Basler Mission-Handlungs-Gesellschaft

Trading as an ancillary activity

The company took its name [UTC International] in 1921, although its origins go back to 1859.

The business was founded as a type of subsidiary of the ‘Basler Mission’, which was a mission established in British India and in what is today Ghana at the beginning of the 19th century, in order to spread the word of God.

The mission’s founders were a small group of families that belonged to the great Protestant bourgeoisie of Basle and the central objective of the new company was to support the missionaries’ evangelical efforts.

The distribution of profits among the shareholders was, therefore, limited, with the main part handed over to the Basler Mission and/or reinvested in the country.

The company remained under the influence of its religious origins up until 1909 when the business was reorganised so that commercial logic superseded religious influence. It was, however, several decades before the religious aspect disappeared completely and is important to note that UTC is still controlled by the same founder families today.

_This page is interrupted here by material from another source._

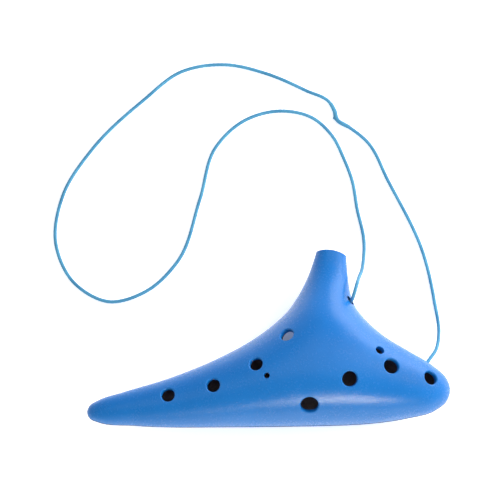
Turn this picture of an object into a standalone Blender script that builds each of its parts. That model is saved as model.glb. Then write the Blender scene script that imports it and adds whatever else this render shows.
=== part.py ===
"""Twelve-hole transverse ocarina in moulded plastic, with its neck cord.

The body is an upper and a lower shell that meet on a flat seam. A windway block sits in the
mouthpiece. The neck cord comes up from a stopper knot under the mouthpiece, through a tunnel in
its flank, and runs round over the table to a hole in the back of the blunt end, where a second
knot holds it inside the air chamber.

Plan coordinates are millimetres: x towards the blunt end, y towards the mouthpiece. Heights
above and below the seam are millimetres too. Meshes are made in metres.
"""
import math

import bmesh
import bpy
import numpy as np
from mathutils import Vector
from mathutils.bvhtree import BVHTree

MM = 0.001

# ---- driving dimensions, millimetres ----
WALL = 2.4                 # wall of the two shells
SEAM_GAP = 0.3             # open line between the shells
FIT_GAP = 0.3              # clearance of everything that touches
CROWN = 1.33               # fullness of the upper shell: 1.41 makes a narrow stretch half round
KEEL = 1.3                 # fullness of the lower shell
BELLY_DEPTH = 19.5         # lowest plane of the lower shell, below the seam
BELLY_BLEND = 0.15         # how gently the keel runs out into that plane
LIP_HEIGHT = 1.5           # tongue of the lower shell inside the upper one
LIP_WIDTH = 1.0

NECK_LEAN = math.radians(8)          # the mouthpiece leans towards the blunt end
MOUTH = np.array([31.1, 44.1])       # middle of the mouthpiece's end face
MOUTH_CROWN = 26.0                   # radius of the end face, seen from above
MOUTH_FLATNESS = 0.66                # thickness that the upper shell keeps at the mouthpiece's end
MOUTH_KEEL = 0.8                     # and the lower shell
NECK_LENGTH = 40.0                   # over which that flattening fades out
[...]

In Ghana, UTC quickly became both one of the main importers and distributors of manufactured products, and also exporters of local products (rubber and palm).

More important still: cocoa farming, apparently introduced to the country by the Basle firm, expanded greatly from the end of the nineteenth century. By 1910 Ghana was the largest producer of cocoa in the world and a considerable proportion of it was exported by UTC.

In India, the results were less spectacular. The company failed to make inroads into the trading business and its diversification into industrial activities –spinning and especially brick making- whilst thriving, were in no way as successful as the African undertakings.

Indeed, in 1910 the volume of business in India is estimated to have been hardly more than a quarter of that in Ghana (loan prospectus issued by the Missions-Handlungs-Gesellschaft, 7 February 1912, Wirtschaftsarchiv Basle).

Rice traders in 1861 in Sri Lanka. Courtesy of Basel Mission Archives


Ups and downs of a global trading organisation


The First World War delivered an extremely hard blow to the Basel company. Accused by the British colonial authorities of being favourable to Germany, all of its firms and property in Ghana and in India were confiscated, UTC was on the brink of bankruptcy. Whilst the company’s activities in India were never restored, it did recuperate a part of its possessions in Ghana thanks to the continual intervention of the Swiss government. This, in 1921, the company was once more active and, because the majority of the local staff had remained loyal to UTC, the company quickly returned to successful business in Ghana. From this success UTC went on to found subsidiaries in London, Hamburg and New York, and also became established in Nigeria.

The last expansion was decisive, and the importation of manufactured goods to Nigeria grew considerably from the end of the Second World War. Moreover, the business literally “took off” from 1973 when the price of petroleum quadrupled, earing massively increased revenues for this large African country. Between 1973 and 1982 the yearly sales of UTC in Nigeria increased from 150 million in constant francs to 1.5 billion (Dokumentation-Erklärung von Bern, no. 5, 1986; Basler Zeitung, 23 March 1995).

This windfall induced the Basel company to embark on an unrestrained policy of diversification: in production, retail trade, real estate and various kinds of services, etc. The outcome was that in 1985, the parent company controlled roughly eighty companies which carried out between them 40 different activities (Neue Zürcher Zeitung, 21 August 1996). It is also worth noting that in 1977 UTC bought the majority of shares in Jelmoli which was a large chain of stores in Switzerland.

However, the middle of the 1980s brought a phase of stagnation, and even a decline. Following the collapse of both the local currency and the petroleum revenues, the business broke down in Nigeria. UTC management encountered many difficulties in integrating several of their new activities, especially in the case of Jelmoli. A process or reorganisation was therefore undertaken at the beginning of the 1990s (…), as the sale of Jelmoli in 1996 demonstrates.

Excerpt from The Multinational Traders, Geoffrey G Jones - 2013

Note:

In 1997 UTC International AG merged with BHG Handelsgesellschaft Basel GmbH, its parent company which counted in 1990 approximately 8,000 employees and reported sales of CHF 2.8 billion. The new group was transformed in a financial holding company with no operational activity.

UTC International was removed from the registry of Swiss companies on 20 June 2003, just over 82 years after its incorporation.